With such hours, Berger knew she needed a live-in child-care provider. Now, thanks to Susanne Sterup, a 19-year-old au pair from Denmark, Berger's two boys have live-in care.
"The biggest reason inevitably was cost," Berger says of her decision to participate in an au-pair program based in Cambridge, Mass. "I had previously hired someone to come into the house, and that was quite expensive."
After the hullabaloo over United States attorney general nominees Zoe Baird and Kimba Wood and their hiring of nannies who were illegal aliens, the public is tuned in to the problem of finding affordable, quality child care. And in this era of dual-income and single-parent families, mothers or fathers can't always afford the option of staying at home.
The au-pair option may provide some relief for working couples who can afford this legal live-in plan. Au pairs - who come to the US on one-year visas - are not subject to Social-Security tax, because they are considered exchange students. Also, the placement agencies provide health insurance for their au pairs.
"We're finding now we're getting more inquiries than ever from families, especially now with recent articles concerning illegal child care. People seem to be calling us more," says Sarah-Ann Lynch, vice president of EF Au Pair in Cambridge, Mass.
Au pair agencies, which work like student-exchange programs, find high school graduates between the ages of 18 to 25 to come to the United States to work as live-in child-care providers for families. Au pairs who come to the US are European and are expected to speak English fluently (though not all of them do). Most of them are female.
The eight au-pair agencies that operate in the US are approved and regulated by the US Information Agency, a branch of the State Department. Au pairs can work no longer than 45 hours per week, are only supposed to do light household work, and must have their own bedrooms.
KIDS who stay at home with an au pair can play with neighborhood children and follow their customary schedules, says Cathryn Speers, client representative at Excel/Au Pair Programs USA in Salt Lake City. Having an au pair also fits parents' schedules.
"There aren't the daily hassles and rush in getting everyone to work and day care by 8 in the morning," Ms. Speers says.
Families with several children especially find au pairs an affordable option.
Ken Fortini of Duxbury, Mass., first hired an au pair two years ago because his wife decided to get a master's degree. Her schedule forced her to be away from home for "just all kinds of crazy hours," Mr. Fortini says.
The couple hired an East German au pair to care for their three children. "Surprising enough, the au-pair program, including everything, is cheaper than most day care for three children," he says.
Dawn and Rob Youngblood of Minneapolis hired an au pair to help with four children, including triplets. Ms. Youngblood, a community representative for EF Au Pair in Minneapolis, runs her own business out of her home.
"My very first au-pair situation wasn't difficult, because I was so relieved to have the help with three newborns. The second time it was difficult with the language barrier," she says.

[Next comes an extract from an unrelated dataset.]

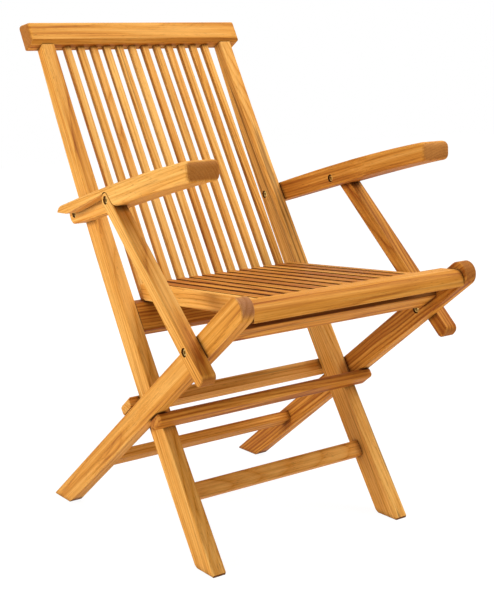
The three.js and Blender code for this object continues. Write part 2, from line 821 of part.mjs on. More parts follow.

Indeed, hiring an au pair does have its disadvantages. Some families may not like having a new person live in their home or one who may not speak English fluently. Also, au pairs are usually not professionally trained in child care, as some nannies are.
"Part of their responsibility may include some child care, but they are not pretending that they are experienced or trained in child care," says Caroline Eichman, research director for Child Care Action Campaign in New York.
"The other part of it is that au pairs are not supposed to be providing child care for children 24 hours a day. Their hours are supposed to be limited, whereas nannies are supposed to be providing care 24 hours a day, if they are living in the same house [with the children]."
While some live-in child-care help can cost as much as $300 a week, au pairs are paid a standard weekly stipend of $100 a week. According to Ms. Lynch of EF Au Pair, the total cost for hiring an au pair averages $175 per week, including wages, insurance, airfare, program fees, a two-week vacation, and a $300 education allowance.
TYPICALLY, au-pair agencies cater to dual-career families. "[Clients] tend to be in the middle to upper classes - although that is changing, and it is tending to go across the board these days," Speers says.
Nevertheless, live-in child care is a declining trend nationwide, with families now opting for day care. (See the related story, this page.)
In 1990, only 3 percent of children in the US received live-in child care, compared with 15 percent in 1965, according to Ms. Eichman of Child Care Action Campaign.
Even so, having an au pair may be appealing to those interested in the cultural benefits of the program. Families who like to travel can do so vicariously by learning about the language and home country of their au pair.
In Ms. Berger's Boston apartment living room with her sons and au pair Susanne, the warm family atmosphere is noticeable. Last fall, Berger took Susanne to her parents' home for the Thanksgiving holiday.
"She's part of the family here," Berger says of Susanne. "So when I leave [the kids], it's not a big deal to them."